General characteristics
- Class & type: Kaidai type, KD7-class
- Displacement: 1,833 long tons (1,862 t) surfaced; 2,602 long tons (2,644 t) submerged;
- Length: 105.5 m (346 ft)
- Beam: 8.25 m (27.1 ft)
- Draft: 4.6 m (15 ft)
- Propulsion: 2 × Kampon Mk.1B Model 8 diesels, 2 shafts; 8,000 bhp; Electric motors: 1,800 shp;
- Speed: 23.1 knots (42.8 km/h; 26.6 mph) surfaced; 8 knots (15 km/h; 9.2 mph) submerged;
- Range: 8,000 nmi (15,000 km; 9,200 mi) at 16 knots (30 km/h; 18 mph) surfaced; 50 nmi (93 km; 58 mi) at 5 knots (9.3 km/h; 5.8 mph) submerged;
- Test depth: 80 m (260 ft)
- Complement: 86
- Armament: 6 × 533 mm forward torpedo tubes; 12 × Type 95 torpedoes; 1 × 120 mm (4.7 in) 11th Year Type Naval gun; 2 × Type 96 25mm AA guns;

= Japanese submarine I-178 =

1st class submarine of the Imperial Japanese Navy

Japanese Submarine I-178 (I-78, until May 20, 1942) was a Kaidai-type cruiser submarine that saw service during World War II in the Imperial Japanese Navy. Commissioned on December 26, 1942, I-178 was a KD7 sub-class boat that sailed on just two patrols off the east coast of Australia during 1943, going missing sometime after June 17, 1943.

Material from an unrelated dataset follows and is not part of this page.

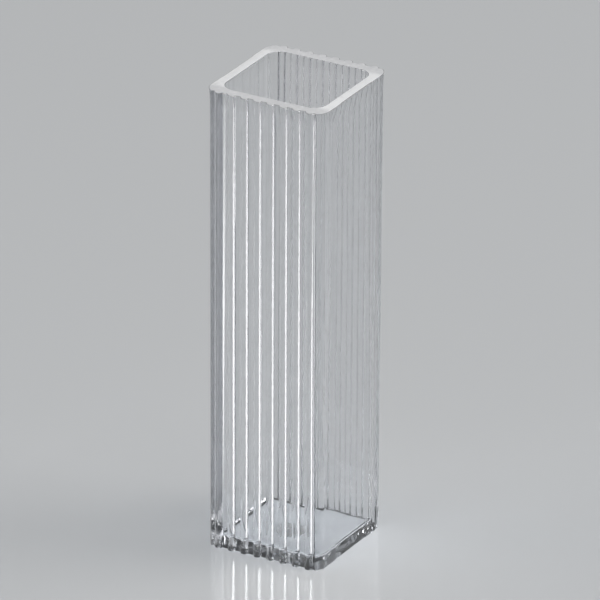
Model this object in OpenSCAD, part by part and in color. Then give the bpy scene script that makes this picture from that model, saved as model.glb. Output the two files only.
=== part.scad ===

==Design and construction==
The KD7-type Kaidais was 346 ft long and displaced 1,833 LT when surfaced. The diesel-electric propulsion system provided a maximum speed of 23 kn when surfaced or 8 kn submerged. The boats could operate for 75 days before resupply. Armaments consisted of six forward-facing torpedo tubes firing Long Lance torpedoes, of which she could carry fourteen, a 4.7-inch deck gun, and a 25-millimetre anti-aircraft gun.

The submarine was built at the Mitsubishi Yard. She was completed in 1942.

==Operational history==
Assigned to Submarine Squadron Three of the Sixth Fleet, I-178 sailed from Japan on March 30, 1943, and reached Truk on April 7. Three days later, the submarine left to patrol the eastern coast of Australia, supporting sister boat I-177. At 18:45 on April 27, 1943, the submarine torpedoed the Liberty ship Lydia M. Child, 90 miles off the coast of Newcastle, New South Wales. There were allegedly no casualties among the freighter's 62 crew, who were all rescued the next day. I-178 escaped despite multiple attempted bombing runs by a Catalina from No. 11 Squadron RAAF.

She returned to Truk on May 18, but was ordered to sail again two days later, returning to the Australian coast. The patrol was initially uneventful, but after sending a routine radio signal on June 17, I-178 was never heard from again.

==Fate==
On August 4, 1943, the submarine was declared lost with all hands. She was struck from the Navy List on September 1.

Claims for sinking the submarine vary, with different sources identifying the responsible party as the U.S. Navy submarine chasers SC-669 or SC-699 off Espírito Santo on May 29, 1943 (this claim is discounted, as I-178 was still in radio contact until June 17), three Bristol Beauforts of No. 32 Squadron RAAF off Coffs Harbour, New South Wales on June 17 (the claim is reasonably strong), or the destroyer near the Solomon Islands on August 25, 1943.